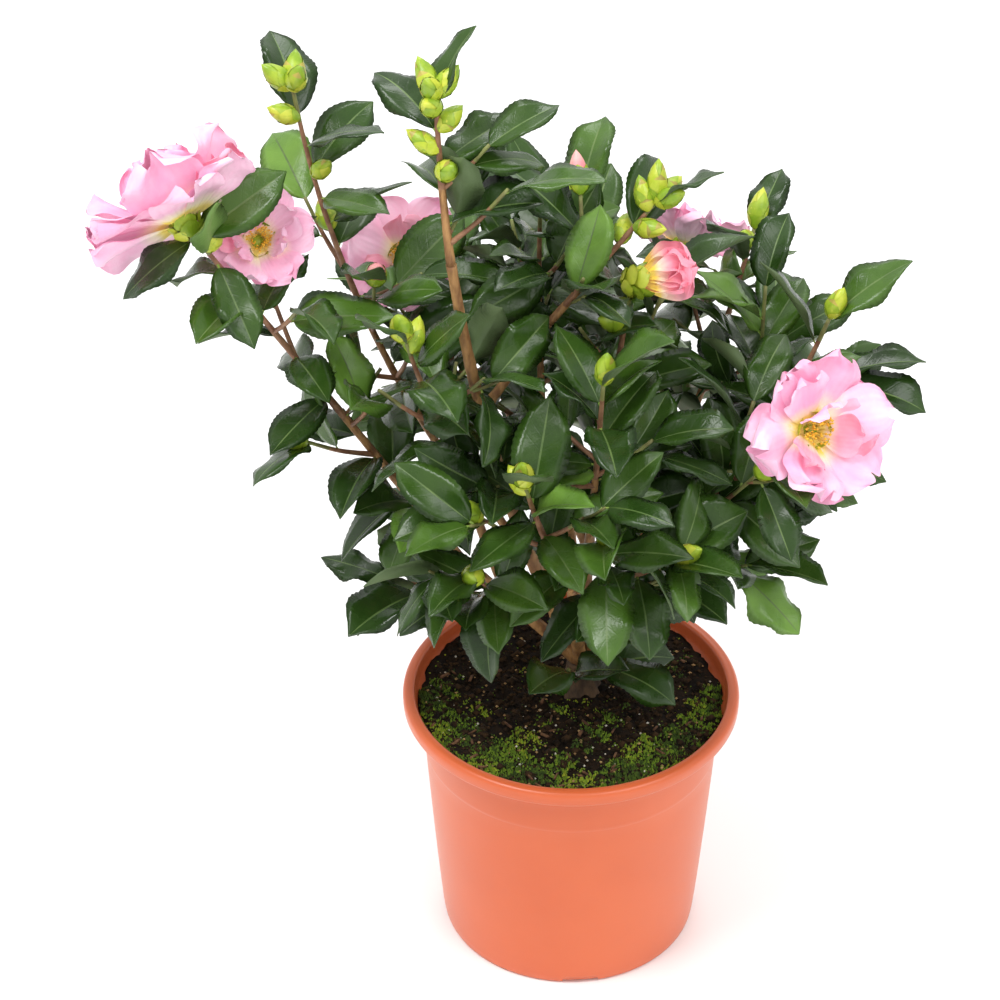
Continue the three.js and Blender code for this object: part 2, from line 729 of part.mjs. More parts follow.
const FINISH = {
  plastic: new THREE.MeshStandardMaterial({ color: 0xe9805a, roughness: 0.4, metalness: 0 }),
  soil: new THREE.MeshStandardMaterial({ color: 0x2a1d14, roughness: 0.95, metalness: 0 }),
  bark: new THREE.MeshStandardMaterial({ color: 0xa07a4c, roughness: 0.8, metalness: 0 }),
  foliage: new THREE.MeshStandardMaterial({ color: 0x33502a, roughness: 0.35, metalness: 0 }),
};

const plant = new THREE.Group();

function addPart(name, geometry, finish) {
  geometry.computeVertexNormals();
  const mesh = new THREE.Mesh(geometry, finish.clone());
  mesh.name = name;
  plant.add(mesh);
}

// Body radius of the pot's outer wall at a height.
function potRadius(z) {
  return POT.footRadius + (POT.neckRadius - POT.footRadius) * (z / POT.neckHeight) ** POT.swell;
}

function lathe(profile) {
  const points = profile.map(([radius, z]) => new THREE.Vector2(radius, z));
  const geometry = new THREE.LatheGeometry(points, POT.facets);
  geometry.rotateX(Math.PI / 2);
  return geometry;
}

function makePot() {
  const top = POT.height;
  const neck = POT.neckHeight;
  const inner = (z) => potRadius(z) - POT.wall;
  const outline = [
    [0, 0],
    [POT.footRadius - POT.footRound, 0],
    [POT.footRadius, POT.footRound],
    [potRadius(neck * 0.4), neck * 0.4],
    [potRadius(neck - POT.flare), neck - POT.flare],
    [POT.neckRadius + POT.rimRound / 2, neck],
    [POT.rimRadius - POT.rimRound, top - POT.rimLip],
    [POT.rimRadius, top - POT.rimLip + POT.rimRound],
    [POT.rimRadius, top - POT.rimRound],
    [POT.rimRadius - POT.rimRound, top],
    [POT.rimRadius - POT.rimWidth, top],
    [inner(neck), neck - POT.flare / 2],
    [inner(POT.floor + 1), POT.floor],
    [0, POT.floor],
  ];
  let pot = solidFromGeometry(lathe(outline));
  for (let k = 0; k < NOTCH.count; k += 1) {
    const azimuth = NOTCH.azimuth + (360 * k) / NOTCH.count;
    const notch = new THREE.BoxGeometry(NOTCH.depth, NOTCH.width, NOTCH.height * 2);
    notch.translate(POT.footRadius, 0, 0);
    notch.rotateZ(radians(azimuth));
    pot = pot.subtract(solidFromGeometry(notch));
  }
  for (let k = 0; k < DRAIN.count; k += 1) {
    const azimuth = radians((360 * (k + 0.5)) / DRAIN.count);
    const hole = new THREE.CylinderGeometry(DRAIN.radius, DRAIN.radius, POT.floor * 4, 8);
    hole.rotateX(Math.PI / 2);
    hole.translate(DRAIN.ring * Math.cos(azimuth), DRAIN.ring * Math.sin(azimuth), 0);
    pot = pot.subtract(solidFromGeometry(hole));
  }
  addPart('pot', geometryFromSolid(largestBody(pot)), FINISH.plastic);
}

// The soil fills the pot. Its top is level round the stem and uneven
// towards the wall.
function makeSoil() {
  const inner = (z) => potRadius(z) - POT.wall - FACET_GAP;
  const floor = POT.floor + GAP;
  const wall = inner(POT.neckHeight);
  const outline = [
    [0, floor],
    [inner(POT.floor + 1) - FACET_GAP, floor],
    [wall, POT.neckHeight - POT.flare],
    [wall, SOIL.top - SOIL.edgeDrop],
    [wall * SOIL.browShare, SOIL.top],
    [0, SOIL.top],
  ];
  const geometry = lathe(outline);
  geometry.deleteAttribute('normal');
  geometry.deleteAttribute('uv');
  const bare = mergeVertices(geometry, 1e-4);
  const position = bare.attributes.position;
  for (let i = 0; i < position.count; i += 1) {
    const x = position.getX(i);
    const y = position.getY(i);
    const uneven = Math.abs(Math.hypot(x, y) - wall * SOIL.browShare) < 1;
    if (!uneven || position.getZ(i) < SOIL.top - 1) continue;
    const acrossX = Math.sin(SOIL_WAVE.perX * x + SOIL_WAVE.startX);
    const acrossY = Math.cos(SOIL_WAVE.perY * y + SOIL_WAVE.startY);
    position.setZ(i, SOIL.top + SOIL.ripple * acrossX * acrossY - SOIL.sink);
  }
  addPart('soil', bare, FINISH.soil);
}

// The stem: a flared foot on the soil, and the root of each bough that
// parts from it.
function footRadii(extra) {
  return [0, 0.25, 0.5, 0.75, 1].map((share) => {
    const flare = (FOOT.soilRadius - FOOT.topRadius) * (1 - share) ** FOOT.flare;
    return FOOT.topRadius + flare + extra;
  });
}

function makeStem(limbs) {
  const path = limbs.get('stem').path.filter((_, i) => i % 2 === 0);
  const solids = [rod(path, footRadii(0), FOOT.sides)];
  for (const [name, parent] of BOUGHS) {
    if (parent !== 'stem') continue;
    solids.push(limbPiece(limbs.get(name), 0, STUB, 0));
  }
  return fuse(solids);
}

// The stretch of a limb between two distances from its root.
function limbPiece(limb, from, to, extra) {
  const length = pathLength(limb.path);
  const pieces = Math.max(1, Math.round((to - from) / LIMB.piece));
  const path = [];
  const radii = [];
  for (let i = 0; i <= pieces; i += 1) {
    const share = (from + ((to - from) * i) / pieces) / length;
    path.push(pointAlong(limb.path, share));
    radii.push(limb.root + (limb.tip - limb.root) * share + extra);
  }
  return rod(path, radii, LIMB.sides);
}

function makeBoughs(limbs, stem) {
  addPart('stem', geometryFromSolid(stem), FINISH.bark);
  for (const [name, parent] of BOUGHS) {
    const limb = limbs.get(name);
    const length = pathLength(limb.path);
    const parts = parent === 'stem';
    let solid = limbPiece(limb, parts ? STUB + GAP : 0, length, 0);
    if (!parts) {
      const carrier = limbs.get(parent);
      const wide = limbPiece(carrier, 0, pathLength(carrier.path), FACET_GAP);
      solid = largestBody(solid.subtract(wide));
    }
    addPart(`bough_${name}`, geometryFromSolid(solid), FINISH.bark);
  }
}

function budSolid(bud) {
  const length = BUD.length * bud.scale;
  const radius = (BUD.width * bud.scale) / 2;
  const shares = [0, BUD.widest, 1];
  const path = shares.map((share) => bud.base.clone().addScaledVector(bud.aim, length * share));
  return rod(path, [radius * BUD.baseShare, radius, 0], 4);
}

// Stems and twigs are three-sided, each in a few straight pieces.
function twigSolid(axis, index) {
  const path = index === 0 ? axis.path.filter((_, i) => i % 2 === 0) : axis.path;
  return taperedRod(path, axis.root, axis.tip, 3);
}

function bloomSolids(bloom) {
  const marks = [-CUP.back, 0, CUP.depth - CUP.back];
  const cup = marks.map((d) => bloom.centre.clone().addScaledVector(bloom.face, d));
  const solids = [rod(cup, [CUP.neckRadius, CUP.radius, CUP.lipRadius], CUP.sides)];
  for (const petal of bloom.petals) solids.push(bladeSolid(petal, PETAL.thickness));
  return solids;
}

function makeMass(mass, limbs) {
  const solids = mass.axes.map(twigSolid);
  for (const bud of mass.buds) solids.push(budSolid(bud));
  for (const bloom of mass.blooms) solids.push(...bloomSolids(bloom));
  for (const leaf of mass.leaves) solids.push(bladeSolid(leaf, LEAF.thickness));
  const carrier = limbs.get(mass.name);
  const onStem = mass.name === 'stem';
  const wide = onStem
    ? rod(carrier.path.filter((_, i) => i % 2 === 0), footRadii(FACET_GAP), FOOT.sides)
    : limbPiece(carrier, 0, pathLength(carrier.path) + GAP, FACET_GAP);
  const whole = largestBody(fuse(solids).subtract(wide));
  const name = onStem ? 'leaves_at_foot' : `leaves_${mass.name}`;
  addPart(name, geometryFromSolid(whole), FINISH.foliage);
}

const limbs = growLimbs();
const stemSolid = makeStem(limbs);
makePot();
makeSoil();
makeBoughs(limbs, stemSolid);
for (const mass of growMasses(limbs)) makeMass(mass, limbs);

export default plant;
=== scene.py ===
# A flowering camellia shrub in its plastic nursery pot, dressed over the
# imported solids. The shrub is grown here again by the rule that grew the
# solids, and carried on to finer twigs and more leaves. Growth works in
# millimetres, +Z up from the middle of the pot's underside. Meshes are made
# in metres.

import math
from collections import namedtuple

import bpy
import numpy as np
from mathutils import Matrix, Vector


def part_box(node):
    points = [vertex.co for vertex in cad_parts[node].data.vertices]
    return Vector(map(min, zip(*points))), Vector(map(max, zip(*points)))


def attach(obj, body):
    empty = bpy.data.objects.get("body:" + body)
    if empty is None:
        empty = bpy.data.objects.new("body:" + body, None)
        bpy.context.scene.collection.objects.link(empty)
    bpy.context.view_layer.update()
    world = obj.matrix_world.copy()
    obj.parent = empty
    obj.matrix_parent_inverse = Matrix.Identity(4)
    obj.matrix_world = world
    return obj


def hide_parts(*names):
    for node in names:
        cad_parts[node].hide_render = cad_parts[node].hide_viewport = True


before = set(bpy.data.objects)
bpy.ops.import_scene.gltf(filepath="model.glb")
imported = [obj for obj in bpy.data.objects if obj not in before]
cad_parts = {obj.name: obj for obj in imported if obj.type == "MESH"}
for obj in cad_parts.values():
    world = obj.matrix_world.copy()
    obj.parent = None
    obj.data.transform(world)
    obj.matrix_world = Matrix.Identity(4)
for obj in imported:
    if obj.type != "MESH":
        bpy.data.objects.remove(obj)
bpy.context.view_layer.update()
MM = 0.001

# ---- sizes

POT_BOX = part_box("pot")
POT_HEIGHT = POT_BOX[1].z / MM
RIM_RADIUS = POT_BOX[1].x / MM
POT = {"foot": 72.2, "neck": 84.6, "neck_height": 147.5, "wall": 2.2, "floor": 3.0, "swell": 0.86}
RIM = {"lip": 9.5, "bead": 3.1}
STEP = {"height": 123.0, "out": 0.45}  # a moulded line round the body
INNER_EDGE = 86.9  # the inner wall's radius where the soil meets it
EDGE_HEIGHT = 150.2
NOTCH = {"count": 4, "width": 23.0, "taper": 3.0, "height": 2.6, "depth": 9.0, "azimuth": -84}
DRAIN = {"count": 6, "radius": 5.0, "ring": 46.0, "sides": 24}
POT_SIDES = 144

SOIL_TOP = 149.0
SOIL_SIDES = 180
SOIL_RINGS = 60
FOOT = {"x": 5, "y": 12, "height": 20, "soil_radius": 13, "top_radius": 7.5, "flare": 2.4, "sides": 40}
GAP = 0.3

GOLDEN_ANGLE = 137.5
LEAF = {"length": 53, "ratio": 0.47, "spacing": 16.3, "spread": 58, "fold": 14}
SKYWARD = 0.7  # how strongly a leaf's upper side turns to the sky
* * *
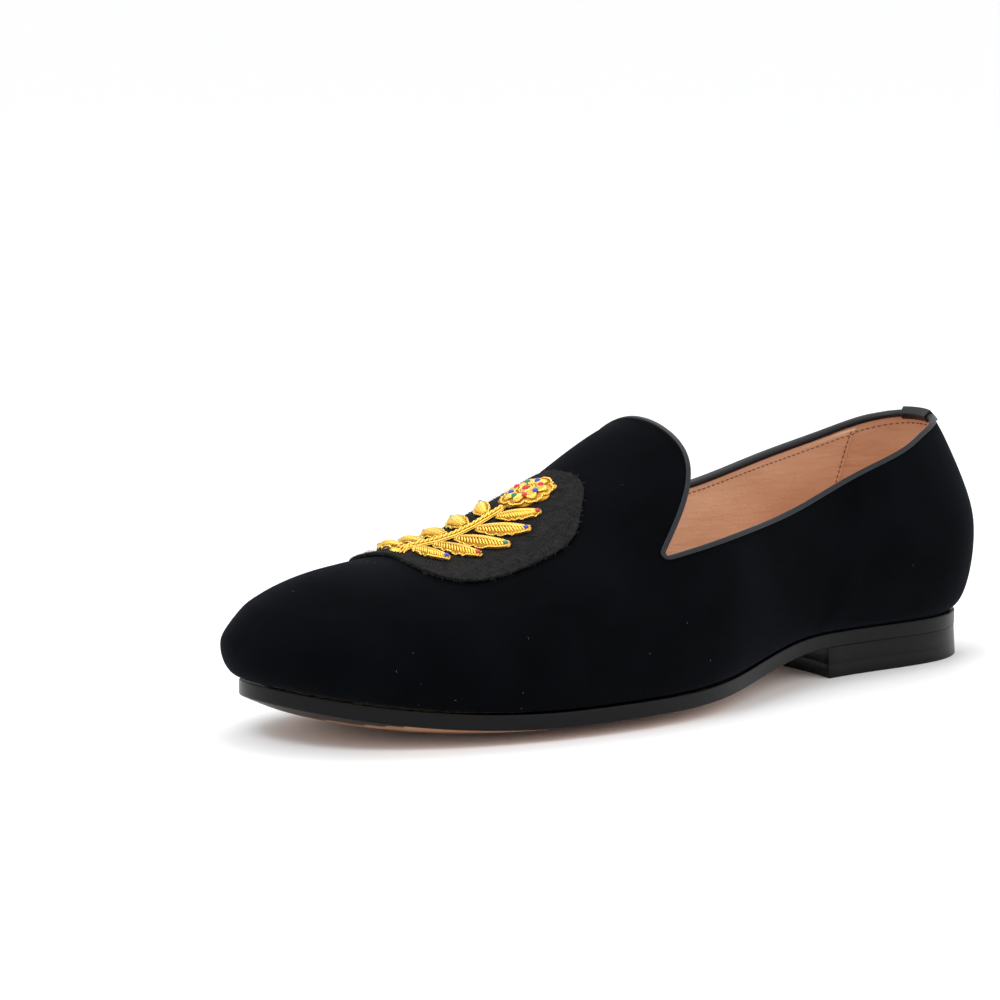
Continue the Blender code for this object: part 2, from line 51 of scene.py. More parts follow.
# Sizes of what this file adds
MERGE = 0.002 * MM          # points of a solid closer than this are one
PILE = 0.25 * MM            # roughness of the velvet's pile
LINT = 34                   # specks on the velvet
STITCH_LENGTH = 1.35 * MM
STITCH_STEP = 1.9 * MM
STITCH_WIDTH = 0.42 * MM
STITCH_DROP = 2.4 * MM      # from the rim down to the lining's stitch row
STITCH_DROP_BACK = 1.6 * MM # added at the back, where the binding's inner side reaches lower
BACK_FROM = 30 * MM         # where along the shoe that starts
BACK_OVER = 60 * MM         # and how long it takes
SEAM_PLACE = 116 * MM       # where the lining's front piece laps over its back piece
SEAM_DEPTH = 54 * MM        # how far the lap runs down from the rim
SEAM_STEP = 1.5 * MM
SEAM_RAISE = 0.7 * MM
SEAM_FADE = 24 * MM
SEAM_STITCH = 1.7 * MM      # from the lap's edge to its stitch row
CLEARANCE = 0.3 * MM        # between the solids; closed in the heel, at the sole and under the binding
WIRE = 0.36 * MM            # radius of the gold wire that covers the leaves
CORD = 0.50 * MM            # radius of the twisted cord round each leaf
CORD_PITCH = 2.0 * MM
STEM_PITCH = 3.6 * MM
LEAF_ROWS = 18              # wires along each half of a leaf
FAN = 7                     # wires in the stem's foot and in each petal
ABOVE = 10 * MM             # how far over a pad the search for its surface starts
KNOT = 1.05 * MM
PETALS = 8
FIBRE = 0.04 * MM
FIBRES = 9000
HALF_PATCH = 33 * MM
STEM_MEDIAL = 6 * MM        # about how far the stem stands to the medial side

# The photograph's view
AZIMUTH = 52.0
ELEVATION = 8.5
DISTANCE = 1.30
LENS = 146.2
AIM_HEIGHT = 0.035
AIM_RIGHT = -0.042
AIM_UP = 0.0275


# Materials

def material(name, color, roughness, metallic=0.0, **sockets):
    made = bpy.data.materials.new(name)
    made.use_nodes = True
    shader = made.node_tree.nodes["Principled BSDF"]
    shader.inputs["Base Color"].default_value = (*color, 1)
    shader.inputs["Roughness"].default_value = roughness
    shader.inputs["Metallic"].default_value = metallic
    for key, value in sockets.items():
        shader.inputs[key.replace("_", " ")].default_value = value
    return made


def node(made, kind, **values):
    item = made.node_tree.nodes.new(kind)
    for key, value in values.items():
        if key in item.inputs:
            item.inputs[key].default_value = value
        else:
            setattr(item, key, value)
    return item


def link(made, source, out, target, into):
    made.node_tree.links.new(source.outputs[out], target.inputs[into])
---
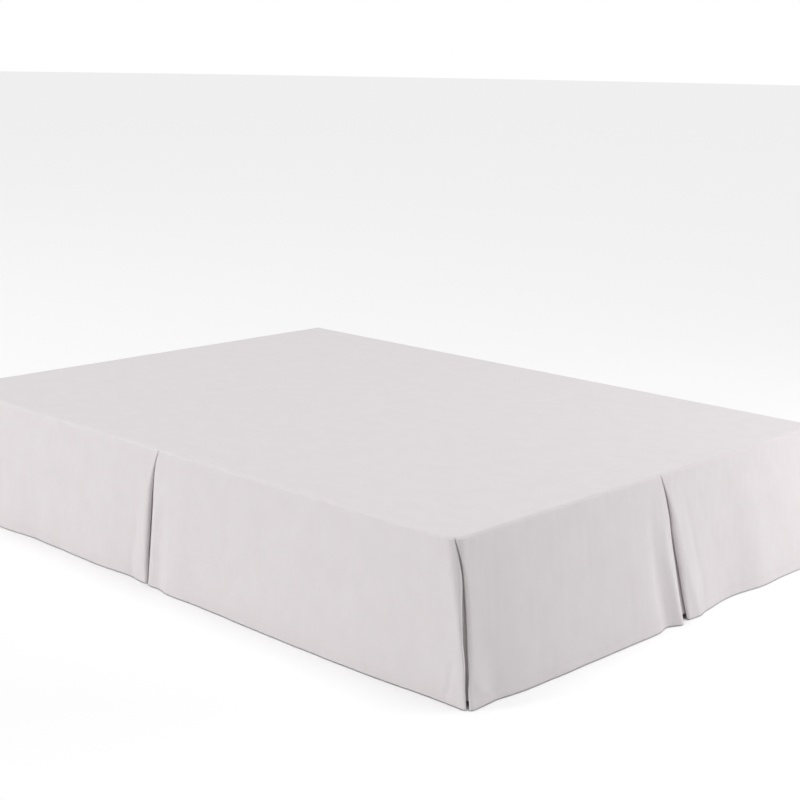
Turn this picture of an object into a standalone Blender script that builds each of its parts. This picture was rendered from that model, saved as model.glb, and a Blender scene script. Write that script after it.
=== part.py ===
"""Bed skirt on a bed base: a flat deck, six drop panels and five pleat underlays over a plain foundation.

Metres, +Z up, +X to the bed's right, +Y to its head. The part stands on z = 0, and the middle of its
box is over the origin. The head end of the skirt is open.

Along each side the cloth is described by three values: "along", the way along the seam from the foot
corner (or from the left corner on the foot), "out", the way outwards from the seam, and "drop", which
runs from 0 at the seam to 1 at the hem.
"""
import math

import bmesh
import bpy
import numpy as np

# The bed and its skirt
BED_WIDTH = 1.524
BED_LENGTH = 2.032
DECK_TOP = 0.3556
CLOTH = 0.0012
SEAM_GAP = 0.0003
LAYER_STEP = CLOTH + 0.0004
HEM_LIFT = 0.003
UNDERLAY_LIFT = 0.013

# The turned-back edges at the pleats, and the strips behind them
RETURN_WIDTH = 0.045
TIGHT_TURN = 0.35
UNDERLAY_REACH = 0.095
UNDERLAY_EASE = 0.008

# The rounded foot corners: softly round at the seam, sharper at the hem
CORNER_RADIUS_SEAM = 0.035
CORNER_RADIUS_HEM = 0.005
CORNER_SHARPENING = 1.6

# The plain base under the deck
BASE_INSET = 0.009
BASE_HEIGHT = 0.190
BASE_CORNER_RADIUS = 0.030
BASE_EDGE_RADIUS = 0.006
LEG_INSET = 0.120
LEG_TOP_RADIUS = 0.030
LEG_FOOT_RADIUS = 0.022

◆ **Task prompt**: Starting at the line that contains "obj.matrix_parent_inverse = Matrix.Identity(4)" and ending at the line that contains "# ---- sizes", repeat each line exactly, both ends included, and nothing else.

◆ **The answer**:
    obj.matrix_parent_inverse = Matrix.Identity(4)
    obj.matrix_world = world
    return obj


def hide_parts(*names):
    for node in names:
        cad_parts[node].hide_render = cad_parts[node].hide_viewport = True


before = set(bpy.data.objects)
bpy.ops.import_scene.gltf(filepath="model.glb")
imported = [obj for obj in bpy.data.objects if obj not in before]
cad_parts = {obj.name: obj for obj in imported if obj.type == "MESH"}
for obj in cad_parts.values():
    world = obj.matrix_world.copy()
    obj.parent = None
    obj.data.transform(world)
    obj.matrix_world = Matrix.Identity(4)
for obj in imported:
    if obj.type != "MESH":
        bpy.data.objects.remove(obj)
bpy.context.view_layer.update()
MM = 0.001

# ---- sizes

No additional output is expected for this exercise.